### DIRECTIONS FOR THIS TASK
Every line in the listing is to be echoed verbatim.

### SUPPLIED INFORMATION
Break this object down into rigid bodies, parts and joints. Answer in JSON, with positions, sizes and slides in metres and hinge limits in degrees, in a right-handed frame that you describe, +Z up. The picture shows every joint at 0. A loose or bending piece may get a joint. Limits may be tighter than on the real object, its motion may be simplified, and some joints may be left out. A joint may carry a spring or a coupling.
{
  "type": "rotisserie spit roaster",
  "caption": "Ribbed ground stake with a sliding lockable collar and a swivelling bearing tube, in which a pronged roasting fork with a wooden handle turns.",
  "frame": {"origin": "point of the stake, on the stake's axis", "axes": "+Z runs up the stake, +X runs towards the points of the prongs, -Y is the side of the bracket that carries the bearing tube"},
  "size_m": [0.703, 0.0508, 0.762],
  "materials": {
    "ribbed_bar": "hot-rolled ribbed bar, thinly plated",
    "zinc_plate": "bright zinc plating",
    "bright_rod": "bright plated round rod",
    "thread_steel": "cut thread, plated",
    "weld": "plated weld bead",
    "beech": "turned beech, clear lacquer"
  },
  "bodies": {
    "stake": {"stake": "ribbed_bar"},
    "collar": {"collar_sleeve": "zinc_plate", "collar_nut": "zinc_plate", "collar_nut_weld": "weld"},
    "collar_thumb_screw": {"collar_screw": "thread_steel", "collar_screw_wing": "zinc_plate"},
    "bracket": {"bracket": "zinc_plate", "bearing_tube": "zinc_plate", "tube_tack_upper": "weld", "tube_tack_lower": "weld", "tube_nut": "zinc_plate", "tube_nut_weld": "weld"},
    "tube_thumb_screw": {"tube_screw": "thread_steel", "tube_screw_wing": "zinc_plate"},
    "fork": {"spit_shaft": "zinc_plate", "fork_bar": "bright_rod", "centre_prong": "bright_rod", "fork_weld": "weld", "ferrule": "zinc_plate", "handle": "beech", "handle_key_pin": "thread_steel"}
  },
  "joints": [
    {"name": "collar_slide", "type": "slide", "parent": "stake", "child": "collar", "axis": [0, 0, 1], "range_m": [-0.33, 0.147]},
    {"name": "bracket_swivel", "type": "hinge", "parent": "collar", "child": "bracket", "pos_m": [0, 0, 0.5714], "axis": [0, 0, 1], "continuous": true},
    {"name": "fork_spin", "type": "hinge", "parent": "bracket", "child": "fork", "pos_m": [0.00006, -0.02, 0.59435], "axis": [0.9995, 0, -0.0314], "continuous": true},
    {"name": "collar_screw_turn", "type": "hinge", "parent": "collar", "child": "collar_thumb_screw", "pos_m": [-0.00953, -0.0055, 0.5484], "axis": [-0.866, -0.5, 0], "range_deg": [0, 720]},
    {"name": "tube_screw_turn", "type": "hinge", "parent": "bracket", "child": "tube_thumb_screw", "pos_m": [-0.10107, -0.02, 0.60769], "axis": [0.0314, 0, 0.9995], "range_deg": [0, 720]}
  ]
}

### RESPONSE TO THE EXERCISE
Break this object down into rigid bodies, parts and joints. Answer in JSON, with positions, sizes and slides in metres and hinge limits in degrees, in a right-handed frame that you describe, +Z up. The picture shows every joint at 0. A loose or bending piece may get a joint. Limits may be tighter than on the real object, its motion may be simplified, and some joints may be left out. A joint may carry a spring or a coupling.
{
  "type": "rotisserie spit roaster",
  "caption": "Ribbed ground stake with a sliding lockable collar and a swivelling bearing tube, in which a pronged roasting fork with a wooden handle turns.",
  "frame": {"origin": "point of the stake, on the stake's axis", "axes": "+Z runs up the stake, +X runs towards the points of the prongs, -Y is the side of the bracket that carries the bearing tube"},
  "size_m": [0.703, 0.0508, 0.762],
  "materials": {
    "ribbed_bar": "hot-rolled ribbed bar, thinly plated",
    "zinc_plate": "bright zinc plating",
    "bright_rod": "bright plated round rod",
    "thread_steel": "cut thread, plated",
    "weld": "plated weld bead",
    "beech": "turned beech, clear lacquer"
  },
  "bodies": {
    "stake": {"stake": "ribbed_bar"},
    "collar": {"collar_sleeve": "zinc_plate", "collar_nut": "zinc_plate", "collar_nut_weld": "weld"},
    "collar_thumb_screw": {"collar_screw": "thread_steel", "collar_screw_wing": "zinc_plate"},
    "bracket": {"bracket": "zinc_plate", "bearing_tube": "zinc_plate", "tube_tack_upper": "weld", "tube_tack_lower": "weld", "tube_nut": "zinc_plate", "tube_nut_weld": "weld"},
    "tube_thumb_screw": {"tube_screw": "thread_steel", "tube_screw_wing": "zinc_plate"},
    "fork": {"spit_shaft": "zinc_plate", "fork_bar": "bright_rod", "centre_prong": "bright_rod", "fork_weld": "weld", "ferrule": "zinc_plate", "handle": "beech", "handle_key_pin": "thread_steel"}
  },
  "joints": [
    {"name": "collar_slide", "type": "slide", "parent": "stake", "child": "collar", "axis": [0, 0, 1], "range_m": [-0.33, 0.147]},
    {"name": "bracket_swivel", "type": "hinge", "parent": "collar", "child": "bracket", "pos_m": [0, 0, 0.5714], "axis": [0, 0, 1], "continuous": true},
    {"name": "fork_spin", "type": "hinge", "parent": "bracket", "child": "fork", "pos_m": [0.00006, -0.02, 0.59435], "axis": [0.9995, 0, -0.0314], "continuous": true},
    {"name": "collar_screw_turn", "type": "hinge", "parent": "collar", "child": "collar_thumb_screw", "pos_m": [-0.00953, -0.0055, 0.5484], "axis": [-0.866, -0.5, 0], "range_deg": [0, 720]},
    {"name": "tube_screw_turn", "type": "hinge", "parent": "bracket", "child": "tube_thumb_screw", "pos_m": [-0.10107, -0.02, 0.60769], "axis": [0.0314, 0, 0.9995], "range_deg": [0, 720]}
  ]
}